Emma, a Plains resident and avid pinochle player grew up in North Dakota. Emma lived four miles out of town and in order to get to church on Christmas Eve, her and her family rode a bobsled into town. She said her family put straw on the bottom of the sled and laid in between feather-thick blankets for warmth. Afterwards, she went home for Christmas dinner with her family.

Leo, who is a friend of Emma’s also grew up in North Dakota, not far from Emma and her family, although they never became acquainted until they both moved to Plains. Leo told the story of one Christmas where he and some of the local kids thought the Catholic church was full of “spooks” the week leading up to Christmas service.

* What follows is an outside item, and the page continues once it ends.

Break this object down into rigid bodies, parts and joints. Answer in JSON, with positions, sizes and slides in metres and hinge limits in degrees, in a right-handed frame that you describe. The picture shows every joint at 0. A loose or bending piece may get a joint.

“I couldn’t figure it out and it took me a week to figure out that it was my dad down there and he was walking around and keeping fire in the furnace trying to get it warm before church,” said Leo laughing that he and the other kids would go by the church and saw the light on, thinking it was haunted.

It took a little coercing to get Smokey, a Plains resident, to share a Christmas story because he jokingly said many of his Christmases were “full of disasters.”

Smokey eventually opened up and told the story of one Christmas during World War II. Smokey’s father worked seven days a week on the railroad because the war was going on causing his father to work long hours.

One Christmas season in particular, back in Livingston, MT, Smokey’s mother was able to hire a photographer to come to their house and take a family photo and Smokey’s father managed to get off work and make it home for the occasion.

Smokey said back in those days, people put alcohol in their vehicles, which acted like antifreeze. The car containing the family photos was parked out front of their house.

“My mother looked out the window and the car was on fire. The alcohol boiled over and got on the hot engine and set the car on fire and there went the pictures,” said Smokey laughing. “And we were throwing snow on the car. I said they were disasters.”

Claire Butcher, who grew up in California, and now lives in Thompson Falls remembers her Christmases as a child being a much simpler time.

“I feel that we lived in the best time, nowadays it’s all too much commercial,” said Claire

Claire’s fond memory of her family’s Christmas tradition was that her father never put up the Christmas tree until the children went to bed on Christmas Eve. After they were asleep, her mother and father would put up the tree, decorated with candles, which they wouldn’t light until the morning.

When Claire’s parents finally let the children come out and see the tree, they would light the candles and each child would have their own stocking that was filled with an apple, an orange and assorted nuts.

“We were happy to get what we got, we had one gift and that was it and we didn’t know any better, we were just happy,” said Claire.